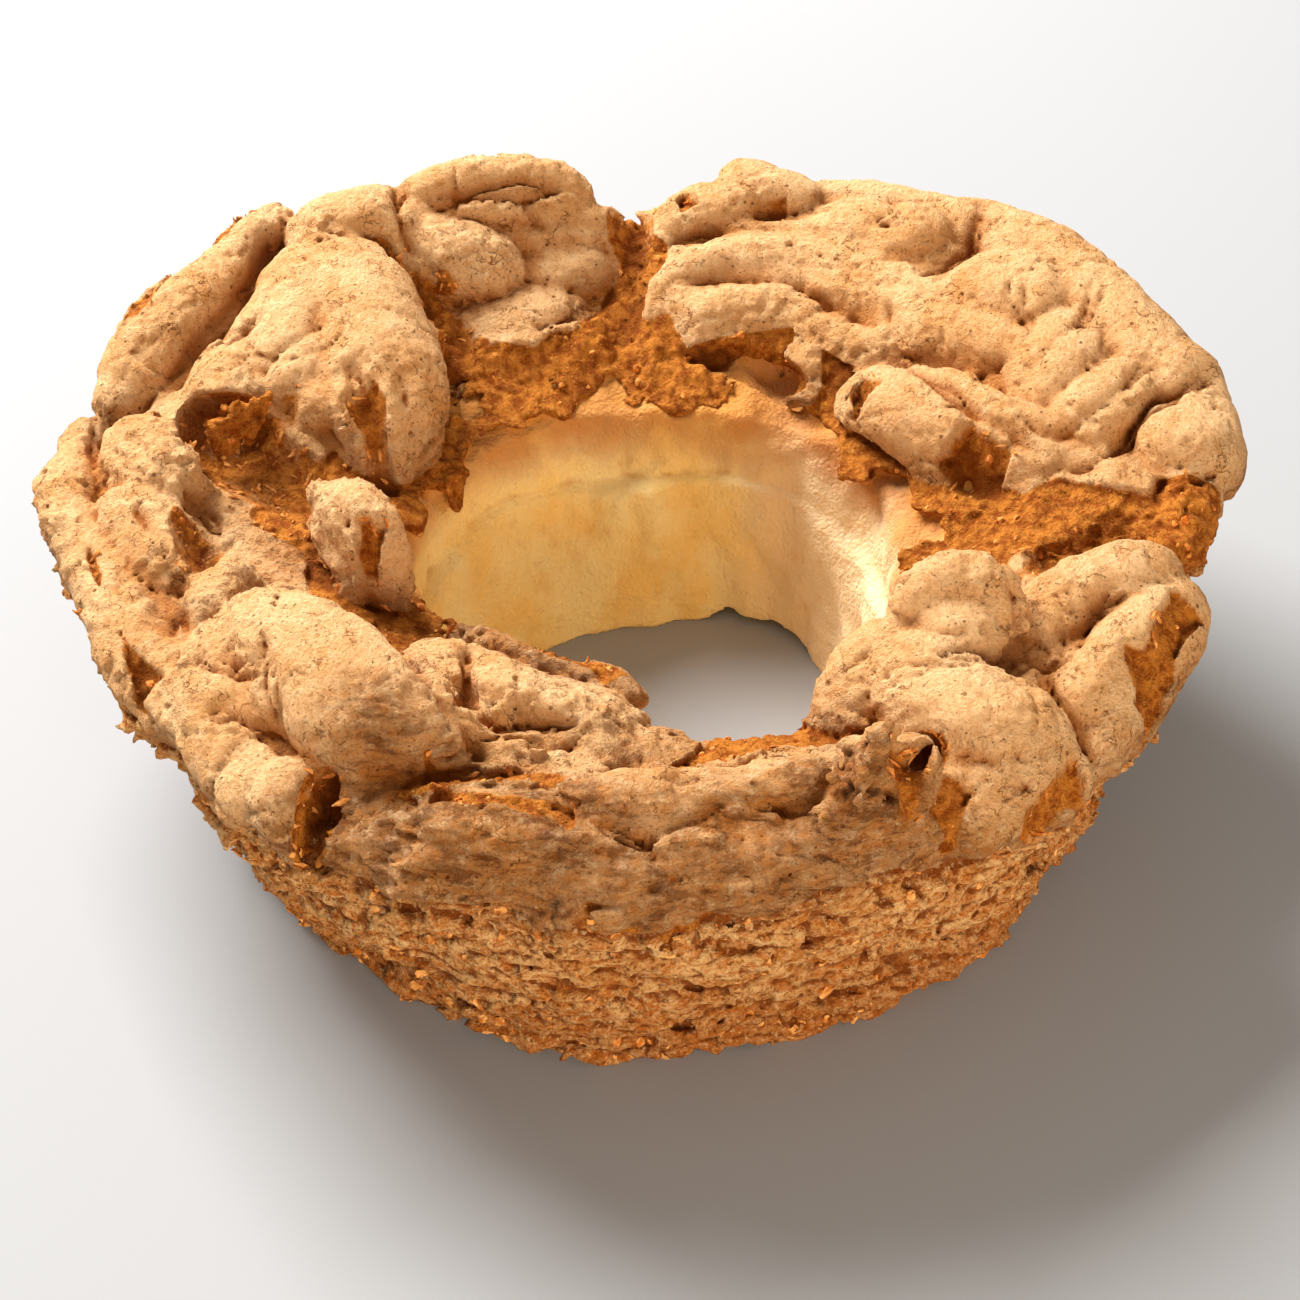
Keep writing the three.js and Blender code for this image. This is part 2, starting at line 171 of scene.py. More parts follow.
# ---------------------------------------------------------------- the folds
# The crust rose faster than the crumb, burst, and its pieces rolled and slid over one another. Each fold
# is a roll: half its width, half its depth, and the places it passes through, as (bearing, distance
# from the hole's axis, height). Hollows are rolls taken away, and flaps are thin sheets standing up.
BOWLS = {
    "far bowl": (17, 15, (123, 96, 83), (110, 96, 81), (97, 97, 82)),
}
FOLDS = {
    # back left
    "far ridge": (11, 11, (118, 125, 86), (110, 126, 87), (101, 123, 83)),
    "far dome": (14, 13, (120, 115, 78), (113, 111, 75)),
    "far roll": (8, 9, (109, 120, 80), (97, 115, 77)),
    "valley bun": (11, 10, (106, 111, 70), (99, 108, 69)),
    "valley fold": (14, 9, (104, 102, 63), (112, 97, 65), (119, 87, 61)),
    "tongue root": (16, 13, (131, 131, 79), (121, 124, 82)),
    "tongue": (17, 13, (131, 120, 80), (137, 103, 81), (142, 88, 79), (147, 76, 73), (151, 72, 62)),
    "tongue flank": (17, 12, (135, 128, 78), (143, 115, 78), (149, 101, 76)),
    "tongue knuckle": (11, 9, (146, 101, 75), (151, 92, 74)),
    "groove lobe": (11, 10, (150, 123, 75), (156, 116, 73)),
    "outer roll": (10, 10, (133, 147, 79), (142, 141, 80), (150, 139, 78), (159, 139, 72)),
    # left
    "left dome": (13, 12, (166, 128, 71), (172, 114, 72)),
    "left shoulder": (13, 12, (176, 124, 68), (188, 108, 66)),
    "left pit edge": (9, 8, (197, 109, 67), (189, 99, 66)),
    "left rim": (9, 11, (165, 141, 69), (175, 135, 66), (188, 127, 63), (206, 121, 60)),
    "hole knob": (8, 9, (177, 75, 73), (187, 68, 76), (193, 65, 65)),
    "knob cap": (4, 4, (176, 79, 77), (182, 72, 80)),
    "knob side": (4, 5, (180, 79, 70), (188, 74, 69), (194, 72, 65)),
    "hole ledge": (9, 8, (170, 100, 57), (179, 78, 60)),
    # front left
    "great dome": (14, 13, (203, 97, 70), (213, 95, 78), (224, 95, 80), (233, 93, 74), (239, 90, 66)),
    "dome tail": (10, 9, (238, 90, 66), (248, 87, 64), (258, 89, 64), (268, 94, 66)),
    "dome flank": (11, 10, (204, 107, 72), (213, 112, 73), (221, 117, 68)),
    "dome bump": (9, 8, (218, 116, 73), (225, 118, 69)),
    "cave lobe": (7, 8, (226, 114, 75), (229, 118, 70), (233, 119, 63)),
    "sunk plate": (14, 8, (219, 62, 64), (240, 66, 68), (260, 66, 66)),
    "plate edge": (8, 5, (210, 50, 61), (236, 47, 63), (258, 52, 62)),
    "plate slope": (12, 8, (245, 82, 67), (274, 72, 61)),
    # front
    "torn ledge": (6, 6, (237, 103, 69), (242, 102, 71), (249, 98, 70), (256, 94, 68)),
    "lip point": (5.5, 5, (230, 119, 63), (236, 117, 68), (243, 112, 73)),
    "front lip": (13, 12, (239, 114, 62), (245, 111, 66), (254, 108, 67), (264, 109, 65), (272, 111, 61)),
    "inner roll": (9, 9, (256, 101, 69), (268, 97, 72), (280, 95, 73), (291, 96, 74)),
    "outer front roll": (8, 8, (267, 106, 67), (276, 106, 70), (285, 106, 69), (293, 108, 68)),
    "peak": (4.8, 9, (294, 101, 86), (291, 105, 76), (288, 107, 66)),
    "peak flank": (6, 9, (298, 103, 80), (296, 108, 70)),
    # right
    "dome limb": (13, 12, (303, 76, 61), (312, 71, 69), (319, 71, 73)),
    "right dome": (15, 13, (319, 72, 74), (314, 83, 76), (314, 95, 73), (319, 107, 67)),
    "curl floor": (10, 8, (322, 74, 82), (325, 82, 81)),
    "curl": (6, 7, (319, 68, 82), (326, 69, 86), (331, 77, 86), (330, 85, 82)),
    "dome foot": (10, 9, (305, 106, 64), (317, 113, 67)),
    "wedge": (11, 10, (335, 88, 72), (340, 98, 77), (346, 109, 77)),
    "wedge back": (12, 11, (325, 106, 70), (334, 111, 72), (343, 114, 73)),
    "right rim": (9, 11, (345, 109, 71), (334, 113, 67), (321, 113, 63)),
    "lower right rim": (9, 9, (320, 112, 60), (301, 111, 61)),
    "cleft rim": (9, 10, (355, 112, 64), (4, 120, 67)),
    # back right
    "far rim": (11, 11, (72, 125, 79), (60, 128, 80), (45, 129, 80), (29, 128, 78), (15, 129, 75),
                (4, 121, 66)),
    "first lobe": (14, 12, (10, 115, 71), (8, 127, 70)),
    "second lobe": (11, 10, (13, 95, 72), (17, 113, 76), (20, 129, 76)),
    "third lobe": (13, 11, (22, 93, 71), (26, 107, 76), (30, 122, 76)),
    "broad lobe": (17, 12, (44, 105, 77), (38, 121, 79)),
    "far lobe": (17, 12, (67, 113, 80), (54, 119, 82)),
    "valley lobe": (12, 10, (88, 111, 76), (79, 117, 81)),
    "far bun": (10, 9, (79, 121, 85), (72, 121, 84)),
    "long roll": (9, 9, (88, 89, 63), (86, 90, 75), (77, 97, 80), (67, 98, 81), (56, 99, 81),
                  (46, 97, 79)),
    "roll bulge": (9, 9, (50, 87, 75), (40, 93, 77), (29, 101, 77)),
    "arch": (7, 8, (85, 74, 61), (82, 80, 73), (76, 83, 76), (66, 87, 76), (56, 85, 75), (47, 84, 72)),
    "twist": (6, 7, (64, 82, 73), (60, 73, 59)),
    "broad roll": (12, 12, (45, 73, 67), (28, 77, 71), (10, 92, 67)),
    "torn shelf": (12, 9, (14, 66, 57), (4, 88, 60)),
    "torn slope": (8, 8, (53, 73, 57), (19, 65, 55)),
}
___
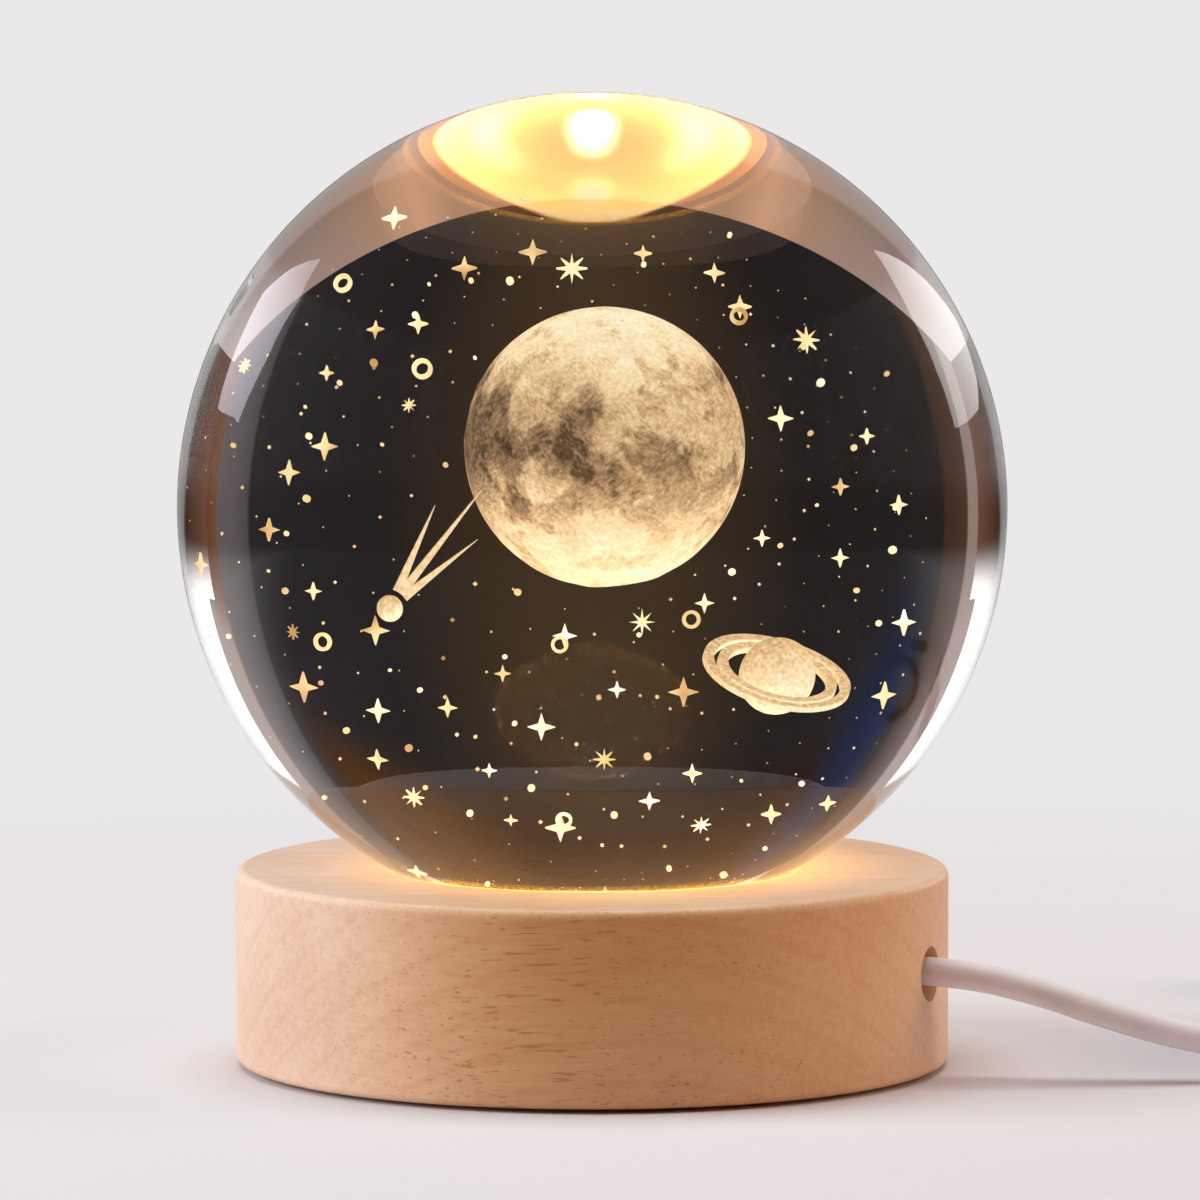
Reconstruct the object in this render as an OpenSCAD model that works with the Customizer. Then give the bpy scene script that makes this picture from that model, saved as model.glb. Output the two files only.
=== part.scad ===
___
- EXERCISE DESCRIPTION
Scan the listing above. Gather each line that contains the word "scene".

- TASK RESPONSE
Keep writing the three.js and Blender code for this image. This is part 2, starting at line 171 of scene.py. More parts follow.
Reconstruct the object in this render as an OpenSCAD model that works with the Customizer. Then give the bpy scene script that makes this picture from that model, saved as model.glb. Output the two files only.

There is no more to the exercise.